- INFORMATION SUPPLIED -
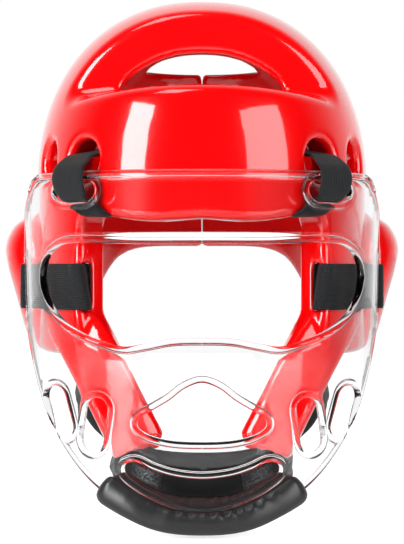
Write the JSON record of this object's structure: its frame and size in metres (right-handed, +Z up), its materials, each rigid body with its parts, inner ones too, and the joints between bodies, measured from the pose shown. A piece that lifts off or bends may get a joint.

...

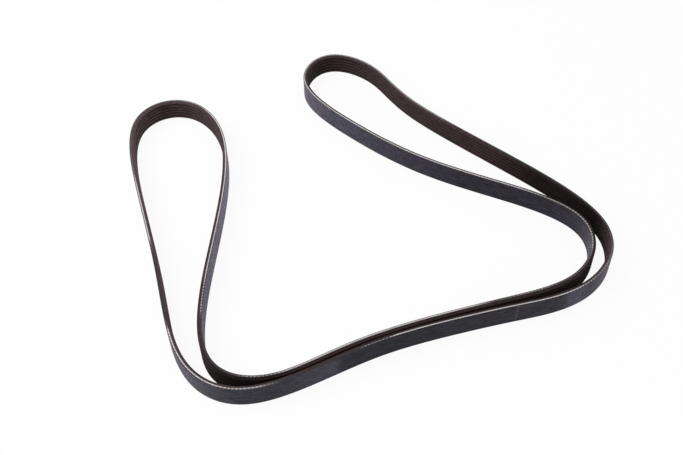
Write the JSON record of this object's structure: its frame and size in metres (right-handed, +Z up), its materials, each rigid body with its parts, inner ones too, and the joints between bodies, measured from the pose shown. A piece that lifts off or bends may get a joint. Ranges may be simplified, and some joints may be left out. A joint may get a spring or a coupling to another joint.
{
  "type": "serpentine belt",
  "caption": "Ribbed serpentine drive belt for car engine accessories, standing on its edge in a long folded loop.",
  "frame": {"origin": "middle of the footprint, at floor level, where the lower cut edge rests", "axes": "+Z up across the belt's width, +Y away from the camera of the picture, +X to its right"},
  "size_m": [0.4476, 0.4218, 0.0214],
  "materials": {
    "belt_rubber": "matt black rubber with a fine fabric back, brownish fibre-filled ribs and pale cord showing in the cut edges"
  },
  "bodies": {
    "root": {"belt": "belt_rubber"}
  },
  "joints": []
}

==

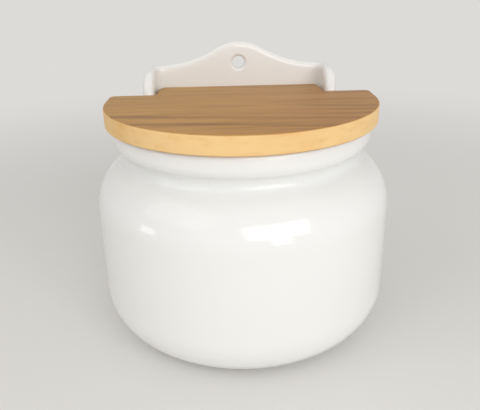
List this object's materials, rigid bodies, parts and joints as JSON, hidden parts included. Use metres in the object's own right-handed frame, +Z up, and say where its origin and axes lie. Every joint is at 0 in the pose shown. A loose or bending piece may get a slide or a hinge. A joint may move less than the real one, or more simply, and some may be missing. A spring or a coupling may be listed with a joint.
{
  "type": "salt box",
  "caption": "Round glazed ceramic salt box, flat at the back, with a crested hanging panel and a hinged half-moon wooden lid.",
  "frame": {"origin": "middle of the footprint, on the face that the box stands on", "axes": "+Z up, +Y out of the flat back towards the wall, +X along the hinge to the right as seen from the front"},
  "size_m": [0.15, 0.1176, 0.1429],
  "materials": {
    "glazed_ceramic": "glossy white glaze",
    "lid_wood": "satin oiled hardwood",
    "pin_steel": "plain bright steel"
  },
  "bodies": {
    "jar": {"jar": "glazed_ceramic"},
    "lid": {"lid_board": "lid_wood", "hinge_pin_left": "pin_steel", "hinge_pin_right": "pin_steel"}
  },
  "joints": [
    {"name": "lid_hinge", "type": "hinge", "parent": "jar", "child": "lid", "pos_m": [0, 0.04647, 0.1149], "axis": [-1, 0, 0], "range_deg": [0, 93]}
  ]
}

- REQUEST -
Check all the records above and select each line where the string "origin" is found.

- REPLY TO THE EXERCISE -
  "frame": {"origin": "middle of the footprint, at floor level, where the lower cut edge rests", "axes": "+Z up across the belt's width, +Y away from the camera of the picture, +X to its right"},
List this object's materials, rigid bodies, parts and joints as JSON, hidden parts included. Use metres in the object's own right-handed frame, +Z up, and say where its origin and axes lie. Every joint is at 0 in the pose shown. A loose or bending piece may get a slide or a hinge. A joint may move less than the real one, or more simply, and some may be missing. A spring or a coupling may be listed with a joint.
  "frame": {"origin": "middle of the footprint, on the face that the box stands on", "axes": "+Z up, +Y out of the flat back towards the wall, +X along the hinge to the right as seen from the front"},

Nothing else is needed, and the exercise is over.